Chi non mi conosce può farmi notare, giustamente, che questo mio modo di pensare è legato al fatto che “di disabilità io non ho proprio nulla” e che di conseguenza tutte queste parole sono solo chiacchiere dette da uno qualsiasi. Chi invece mi conosce sa che mi sono ben note molte sfaccettature di questo mondo e che i risultati ottenuti nel tempo con ragazzi che da anni seguono e partecipano al campionato mi danno ragione in pieno».

Quindi lo sport che ruolo ha nella vita di ognuno?
«È quasi superficiale dire che lo sport sia fondamentale per la vita di ognuno di noi, ma va ribadito come sia determinante invece per la vita di un ragazzo con disabilità.

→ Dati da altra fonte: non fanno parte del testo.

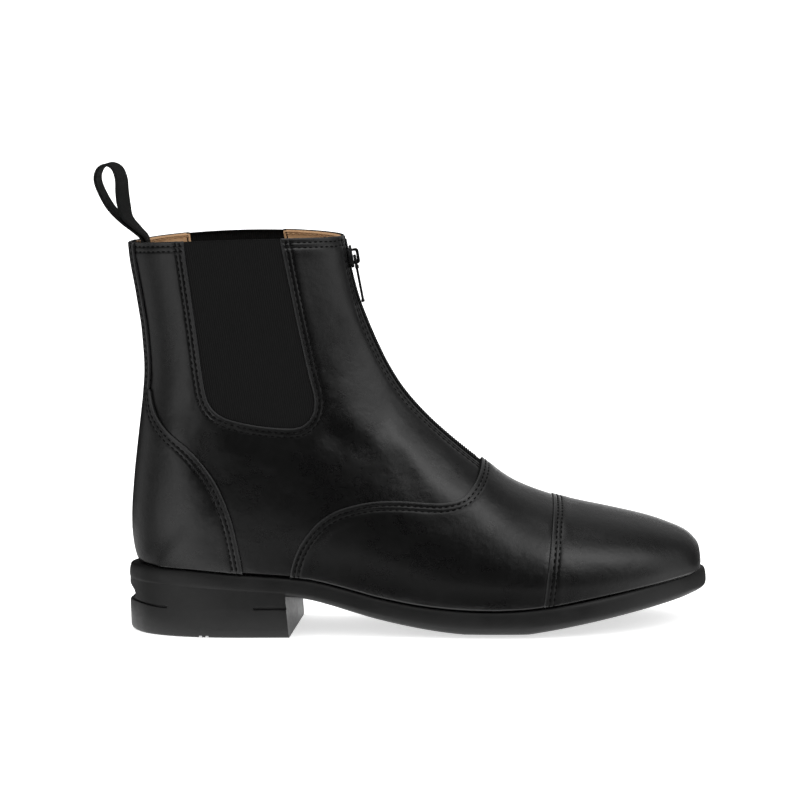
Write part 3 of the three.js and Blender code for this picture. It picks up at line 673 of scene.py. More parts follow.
# One skin laid on the surface at an offset, cut by level functions, with a rolled edge; stitched gives the
# rows sewn beside each edge
def make_patch(name, span, levels, stitched, offset, drop, radius=0.4, step=1.6, rough=1.0, tuck=1.0):
    constraints = []
    seam_points = {}
    ribbons = []
    leather_rows[name] = []
    for key, level in levels.items():
        for line, closed in trace(level, span):
            constraints.append((line, closed))
            if key not in stitched:
                continue
            seam_points.setdefault(key, []).append(dense(base_points(line), closed))
            beside = [row + k for row in stitched[key] for k in groove_ribbons]
            distances = sorted(set(edge_ribbons + beside))
            distances.append(distances[-1] + 0.6)
            found = inward_lines(line, closed, level, distances, span)
            ribbons += [found[d] for d in distances]
            leather_rows[name] += [(key, row, found[row], closed) for row in stitched[key]]

    def kept(q, margin=0.0):
        return least(levels.values(), base_points(q)) > margin

    fixed = np.vstack([line for line, closed in constraints])
    extra = np.zeros((0, 2))
    if ribbons:
        extra = np.vstack(ribbons)
        extra = extra[kept(extra, 0.15) & (nearest(tree_of(fixed), extra) > 0.22)]
    u = np.linspace(span[0], span[1], max(2, int((span[1] - span[0]) / step)) + 1)
    v = np.linspace(0, chart_end, max(2, int(chart_end / step)) + 1)
    grid = np.stack([g.ravel() for g in np.meshgrid(u, v, indexing="ij")], axis=1)
    grid = grid[kept(grid, -2.5 * step)]
    border = (grid[:, 0] <= span[0] + 1e-6) | (grid[:, 0] >= span[1] - 1e-6) | (grid[:, 1] <= 1e-6)
    apart = nearest(tree_of(np.vstack([fixed, extra])), grid)
    grid = grid[(apart > 0.62 * step) | (border & (apart > 0.3))]
    edges = []
    start = 0
    for line, closed in constraints:
        edges += [(start + k, start + k + 1) for k in range(len(line) - 1)]
        if closed:
            edges.append((start + len(line) - 1, start))
        start += len(line)
    made = delaunay_2d_cdt([Vector(p) for p in np.vstack([fixed, extra, grid])], edges, [], 0, 1e-3)
    q = np.array([tuple(p) for p in made[0]])
    faces = np.array([tuple(f) for f in made[2]])
    faces = faces[kept(q[faces].mean(1))]
    used, faces = np.unique(faces, return_inverse=True)
    faces = faces.reshape(-1, 3)
    q = q[used]
    base = base_points(q)
    normal = normals_at(q)
    height = np.full(len(q), float(offset))
    edge = np.full(len(q), far_from_edge)
    for key, seams in seam_points.items():
        rows = stitched[key]
        d = nearest(tree_of(np.vstack(seams)), base)
        if key != "bottom":
            edge = np.minimum(edge, d)
        for row in rows:
            height -= groove_depth * bell(d - row, groove_half_width)
        if rows:
            height += 0.35 * groove_depth * bell(d - (rows[0] + rows[1]) / 2, 0.7)
            height += 0.2 * bell(d - rows[1] - 2.2, 1.6)
    height += skin_height(base, edge, rough, tuck)
    points = base + normal * height[:, None]
    corners = points[faces]
    face_normals = np.cross(corners[:, 1] - corners[:, 0], corners[:, 2] - corners[:, 0])
    if (face_normals * normal[faces[:, 0]]).sum() < 0:
        faces = faces[:, ::-1]
    return roll_edges(points, faces, normal, edge, q, span, radius, drop)


# A rounded edge round every open border of a patch that isn't a border of the chart itself
def roll_edges(points, faces, normal, edge, q, span, radius, drop):
    ways = dict.fromkeys((one, two) for a, b, c in faces for one, two in ((a, b), (b, c), (c, a)))

    def on_border(k):
        a, b = q[k[0]], q[k[1]]
        same_u = any(abs(a[0] - e) < 1e-4 and abs(b[0] - e) < 1e-4 for e in span)
        return same_u or (a[1] < 1e-4 and b[1] < 1e-4)

    ends = np.array([k for k in ways if (k[1], k[0]) not in ways and not on_border(k)])
    way = unit(points[ends[:, 1]] - points[ends[:, 0]])
    out = np.cross(way, (normal[ends[:, 0]] + normal[ends[:, 1]]) / 2)
    total = np.zeros_like(points)
    np.add.at(total, ends[:, 0], out)
    np.add.at(total, ends[:, 1], out)
    rim = np.unique(ends)
    outward = unit(total[rim])
    up = normal[rim]
    place = np.zeros(len(points), int)
    place[rim] = np.arange(len(rim))
    first, second = place[ends[:, 0]], place[ends[:, 1]]
    steps = [(radius * math.sin(turn), radius * (1 - math.cos(turn))) for turn in np.radians((30, 60, 90))]
    steps += [(radius, max(drop, radius + 0.1)), (radius - 0.6, max(drop, radius + 0.1))]
    levels = [points[rim] + outward * aside - up * down for aside, down in steps]
    strips = []
    previous = rim
    for number in range(len(levels)):
        current = len(points) + number * len(rim) + np.arange(len(rim))
        a, b, c, d = previous[first], previous[second], current[second], current[first]
        strips += [np.stack([b, a, d], axis=1), np.stack([b, d, c], axis=1)]
        previous = current
    points = np.vstack([points] + levels)
    faces = np.vstack([faces] + strips)
    # The rolled strip gets an edge distance of zero, so the leather colour paints it light: partly burnished
    # edge wear, partly painted highlight
    return points, faces, np.concatenate([edge, np.zeros(len(rim) * len(levels))])


def placed(name, data):
    made = bpy.data.objects.new(name, data)
    bpy.context.scene.collection.objects.link(made)
    return made


# Object from points in millimetres; the faces of a closed one are turned to point outwards
def mesh_object(name, points, faces, attributes=None, smooth=True, closed=False):
    mesh = bpy.data.meshes.new(name)
    mesh.from_pydata([tuple(p) for p in in_metres(points)], [], [tuple(int(i) for i in f) for f in faces])
    for key, values in (attributes or {}).items():
        made = mesh.attributes.new(key, "FLOAT", "POINT")
        made.data.foreach_set("value", np.asarray(values, np.float32))
    mesh.update()
    work = bmesh.new()
    work.from_mesh(mesh)
    bmesh.ops.remove_doubles(work, verts=work.verts, dist=2e-6)
    if closed:
        bmesh.ops.recalc_face_normals(work, faces=work.faces)
    work.to_mesh(mesh)
    work.free()
    if smooth:
        mesh.shade_smooth()
    return placed(name, mesh)


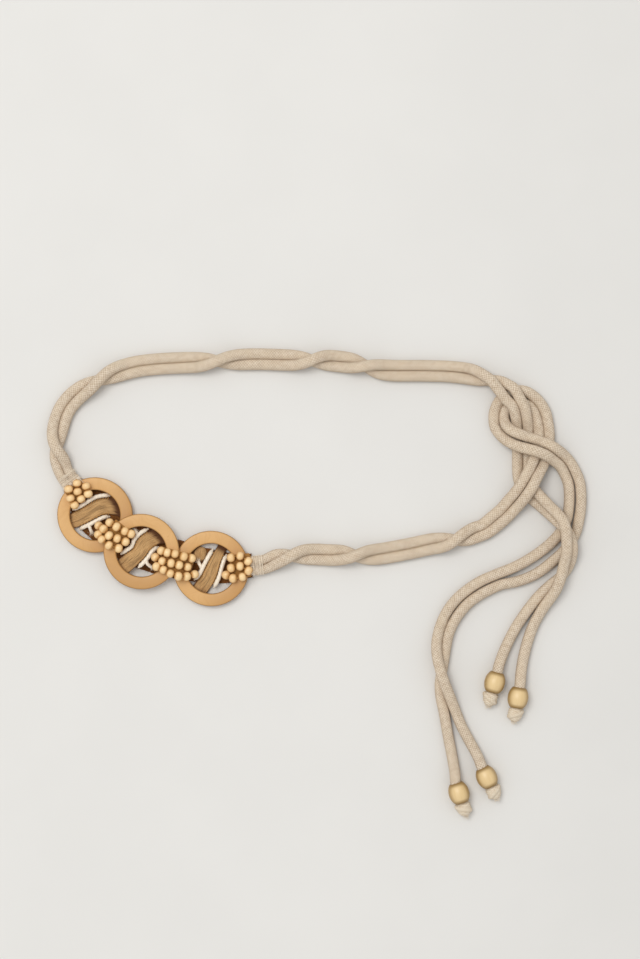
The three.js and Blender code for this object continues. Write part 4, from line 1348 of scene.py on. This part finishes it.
for name, (ring, side, start, end, branch) in EDGES.items():
    line = []
    for i in range(CORD_SPANS + 1):
        at, _ = strap_place(ring, start + (end - start) * i / CORD_SPANS, side, CORD_ASIDE)
        line.append(at + UP * CORD_LIFT)
    line[0].z -= CORD_DIVE
    line[-1].z -= CORD_DIVE
    places, _ = even_steps(line, CORD_STEP)
    skins = [twisted(places, CORD_RADIUS, 3, CORD_LAY, 0.55, CORD_SIDES)]
    if branch:
        spur = []
        for x, y in branch:
            height, _ = strap_height(ring, math.hypot(x, y))
            spur.append(Vector((RINGS[ring][0] + x, RINGS[ring][1] + y, height + CORD_LIFT)))
        places, _ = even_steps(spur, CORD_STEP)
        skins.append(twisted(places, SPUR_RADIUS, 3, CORD_LAY, 0.35, CORD_SIDES))
        way = (places[-1] - places[-4]).normalized()
        floss = []
        for _ in range(FLOSS):
            spread = stray(1)
            root, out = places[-3] + spread * 0.0008, (way + spread * 0.7).normalized()
            floss.append(hair(root, out, random.uniform(0.001, 0.0036)))
        skins += above_table(floss)
    piece(f"{name}_satin", skins, edge_satin, name)

# Strap stitches. Dark thread is sewn over both edges of each strap and round its cords, in short
# slanting stitches about 2 mm apart.
STITCH_RADIUS = 0.00034
STITCH_PITCH = 0.0021
STITCH_LAY = 0.0012
# How far a stitch leans, as a share of the strap's length
STITCH_LEAN = 0.012
for number in (1, 2, 3):
    skins = []
    for ring, side, start, end, _ in EDGES.values():
        if ring != number - 1:
            continue
        first, last = strap_place(ring, start, side)[0], strap_place(ring, end, side)[0]
        count = round((last - first).length * 1.06 / STITCH_PITCH)
        for i in range(1, count):
            t = start + (end - start) * i / count
            line = [
                strap_face(ring, t - STITCH_LEAN, side * 0.8)[0] - UP * 0.0002,
                strap_face(ring, t, side * 0.87)[0] + UP * 0.00018,
                strap_face(ring, t + STITCH_LEAN / 2, side * 0.97)[0] + UP * 0.0001,
                strap_place(ring, t + STITCH_LEAN, side, 0.0006)[0] + UP * 0.0001,
            ]
            places, _ = even_steps(line, 0.0004)
            skins.append(twisted(places, STITCH_RADIUS, 2, STITCH_LAY, 0.2, 6))
    piece(f"strap_stitches_{number}", skins, binding_thread)

# Table and light. The belt lies on a plain pale table, with painted light making it a little
# brighter towards the left. A wide soft light stands far off at the upper left, and pale walls light
# the rest.
TABLE_HALF = 4
table, place, _ = finish("table")
speckle_and_painted_light = place.cloud(9, 3).between(0.3, 0.7) * 0.3 + place.parts()[0].between(0.46, 0.08) * 0.7
surface(
    table,
    {"Base Color": speckle_and_painted_light.blend(colour(224, 223, 220), colour(231, 230, 227)), "Roughness": 0.9},
)
floor_mesh = bpy.data.meshes.new("table")
corners = [(x * TABLE_HALF, y * TABLE_HALF, 0) for x, y in ((-1, -1), (1, -1), (1, 1), (-1, 1))]
floor_mesh.from_pydata(corners, [], [(0, 1, 2, 3)])
floor_mesh.materials.append(table)
floor = bpy.data.objects.new("table", floor_mesh)
bpy.context.scene.collection.objects.link(floor)

world = bpy.data.worlds.new("studio")
bpy.context.scene.world = world
world.use_nodes = True
world.node_tree.nodes["Background"].inputs["Color"].default_value = (1, 0.995, 0.985, 1)
world.node_tree.nodes["Background"].inputs["Strength"].default_value = 0.65

lamp = bpy.data.objects.new("softbox", bpy.data.lights.new("softbox", "AREA"))
lamp.data.size = 2.2
lamp.data.energy = 95
lamp.data.color = (1, 0.985, 0.96)
lamp.location = (-1.15, 1.2, 4.45)
lamp.rotation_mode = "QUATERNION"
aim = Vector((0.13, 0.05, 0)) - lamp.location
lamp.rotation_quaternion = aim.to_track_quat("-Z", "Y")
bpy.context.scene.collection.objects.link(lamp)
bpy.context.scene.view_settings.view_transform = "Standard"
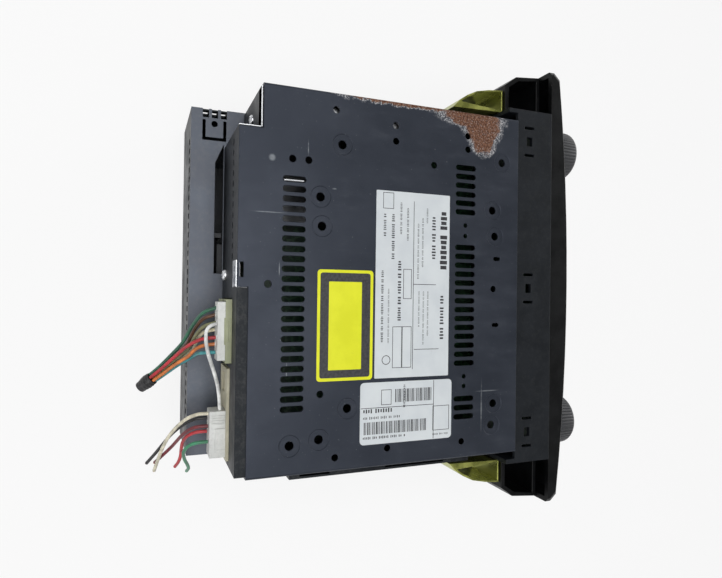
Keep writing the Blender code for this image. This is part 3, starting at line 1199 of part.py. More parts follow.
def pin_place(index):
    """Where a power wire leaves the plug, counted from its left end, the upper row first."""
    steps = (len(POWER_WIRES) - 1) / 2 - index
    plug_middle = POWER_TOP - PLUG_MARGIN - POWER_PLUG_HEIGHT / 2
    return POWER_X + PIN_SHIFT + steps * PIN_PITCH, plug_middle + (-1) ** index * PIN_ROW_RISE


def loom_wire_route(x, z, offset):
    """A power wire: straight out of the plug, in one bend into the loom, and along it to the tape."""
    direction = (Vector(LOOM_ROUTE[-1]) - Vector(LOOM_ROUTE[-2])).normalized()
    across = direction.cross(Vector((0, 0, 1))).normalized()
    shift = across * offset[0] + across.cross(direction) * offset[1]
    gathered = [Vector(point) + shift * share for point, share in zip(LOOM_ROUTE, LOOM_SPREAD_SHARES)]
    start, end = Vector((x, POWER_EXIT_Y, z)), gathered[0]
    lead_out = start + Vector((0, LEAD_OUT, 0))
    lead_in = end - (Vector(LOOM_ROUTE[1]) - Vector(LOOM_ROUTE[0])).normalized() * LEAD_IN
    route = [start]
    for step in range(1, LEAD_STEPS):
        t = step / LEAD_STEPS
        first, last = start.lerp(lead_out, t), lead_in.lerp(end, t)
        middle = lead_out.lerp(lead_in, t)
        route.append(first.lerp(middle, t).lerp(middle.lerp(last, t), t))
    return route + gathered


def make_wires():
    for index, (name, place, colour) in enumerate(POWER_WIRES):
        make_wire(name, loom_wire_route(*pin_place(index), loom_offset(place)), colour)
    for name, colour, route in ACCESSORY_WIRES:
        make_wire(name, route, colour)
    make_wire("jumper_white", JUMPER_ROUTE, WHITE_LOOK[0])


def make_tape():
    """The tape round the loom's cut ends."""
    start, end = Vector(LOOM_ROUTE[-2]), Vector(LOOM_ROUTE[-1])
    direction = (end - start).normalized()
    profile = [(along * TAPE_LENGTH, share * TAPE_RADIUS) for along, share in TAPE_SHARES]
    made = turned("loom_tape", "Z", (0, 0), profile, TAPE_LOOK, PIN_SIDES)
    made.location = end + direction * GAP
    made.rotation_euler = direction.to_track_quat("Z", "Y").to_euler()


def build():
    clear_scene()
    make_lower_case()
    make_deck_plate()
    make_upper_case()
    make_top_cover()
    make_side_bracket("side_bracket_left", 1)
    make_side_bracket("side_bracket_right", -1)
    make_fascia_skirt()
    make_fascia_panel()
    make_front_board()
    make_display()
    for key in keys():
        make_key(*key)
    make_knob("tuning", 1)
    make_knob("volume", -1)
    for side, word in ((1, "left"), (-1, "right")):
        make_wing("wing_" + word, side)
        make_clip("clip_" + word, side)
    make_main_board()
    make_amplifier()
    make_board_parts()
    make_connectors()
    make_mech_plate()
    make_spindle()
    make_sled()
    make_rails()
    make_loading_roller()
    make_clamp_arm()
    make_wires()
    make_tape()


build()
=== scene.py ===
"""Looks of the car head unit: camera, cords, studio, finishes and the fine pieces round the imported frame."""

import json
from math import cos, pi, radians, sin

import bmesh
import bpy
from mathutils import Matrix, Vector


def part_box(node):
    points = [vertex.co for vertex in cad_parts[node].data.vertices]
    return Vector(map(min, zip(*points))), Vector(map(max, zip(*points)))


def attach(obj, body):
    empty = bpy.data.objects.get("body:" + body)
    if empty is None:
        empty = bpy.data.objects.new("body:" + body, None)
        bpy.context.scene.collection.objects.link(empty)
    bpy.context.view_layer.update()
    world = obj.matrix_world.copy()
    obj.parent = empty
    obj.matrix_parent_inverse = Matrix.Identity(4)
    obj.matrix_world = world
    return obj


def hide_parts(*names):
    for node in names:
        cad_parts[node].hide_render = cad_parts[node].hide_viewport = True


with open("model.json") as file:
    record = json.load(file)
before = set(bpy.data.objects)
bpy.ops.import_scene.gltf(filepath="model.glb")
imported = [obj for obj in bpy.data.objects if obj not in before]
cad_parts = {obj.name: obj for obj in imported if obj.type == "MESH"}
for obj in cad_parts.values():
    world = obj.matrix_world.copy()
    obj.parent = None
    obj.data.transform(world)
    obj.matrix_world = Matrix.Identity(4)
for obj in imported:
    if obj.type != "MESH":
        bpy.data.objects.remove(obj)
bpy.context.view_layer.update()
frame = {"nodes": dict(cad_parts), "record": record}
nodes = frame["nodes"]
BODY = "chassis"
MM = 0.001

# The camera stands where the photograph was taken: focal length in pixels of a frame 722 wide
FRAME_WIDTH_PX = 722
FOCAL_PX = 560.342
SENSOR_MM = 36.0
CLIP_START, CLIP_END = 0.01, 50.0
CAMERA_PLACE = Vector((-0.00581, 0.11431, 0.35188))
CAMERA_RIGHT = Vector((0.0128, -0.9313, 0.3641))
CAMERA_UP = Vector((0.9999, 0.0153, 0.0039))
CAMERA_BACK = Vector((-0.0092, 0.3640, 0.9313))


def make_camera():
    camera = bpy.data.cameras.new("camera")
    camera.sensor_width = SENSOR_MM
    camera.lens = FOCAL_PX * SENSOR_MM / FRAME_WIDTH_PX
    camera.clip_start, camera.clip_end = CLIP_START, CLIP_END
    made = bpy.data.objects.new("camera", camera)
    bpy.context.scene.collection.objects.link(made)
    turn = Matrix((CAMERA_RIGHT, CAMERA_UP, CAMERA_BACK)).transposed()
    made.matrix_world = Matrix.Translation(CAMERA_PLACE) @ turn.to_4x4()
    bpy.context.scene.camera = made


# Node helpers: a value that is a socket is linked, and any other is set
def node(tree, kind, settings=(), inputs=()):
    made = tree.nodes.new("ShaderNode" + kind)
    for key, value in dict(settings).items():
        setattr(made, key, value)
    for key, value in dict(inputs).items():
        if isinstance(value, bpy.types.NodeSocket):
            tree.links.new(value, made.inputs[key])
        else:
            made.inputs[key].default_value = value
    return made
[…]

Praticare sport, infatti, rappresenta un punto di partenza verso una vita “normale”. Attraverso lo sport ci si abitua a perdere, a vincere, a sudare, a combattere e a fare sacrifici per raggiungere degli obiettivi! Tutto ciò ci prepara e ci allena poi ad affrontare le tante difficoltà che la vita e soprattutto la società ci crea quotidianamente».

Secondo la tua esperienza, qual è il problema principale per una persona con disabilità?
«Non è la disabilità stessa, bensì la nostra società, con tutte le sue barriere (mentali, sociali, economiche, architettoniche ecc.)».

Raccontaci un aneddoto particolare della tua vita sportiva.
«Eravamo a Taranto, avevamo appena perso una partita importante. Arrivati al ristorante, il presidente – che era abbastanza arrabbiato – chiese alla cameriera di portare subito gli antipasti. Eravamo una dozzina di atleti, e oltre allo stato psicologico in cui eravamo, la nostra fretta era legata al fatto che ci aspettavano circa cinquecento chilometri per tornare a casa. La cameriera rispose: «Mi scusi, ma non lo vede che sono da sola? Io ho solo due gambe e due braccia!». A quel punto il mio compagno bi-amputato disse «beata te!» e nel contempo si sfilò prima una protesi, poi l’altra e le appoggiò sul tavolo, e poi disse «io non ho neanche quelle!». A quel punto, la cameriera impallidì e quasi sveniva, mentre noi ci lasciammo andare a una risata liberatoria».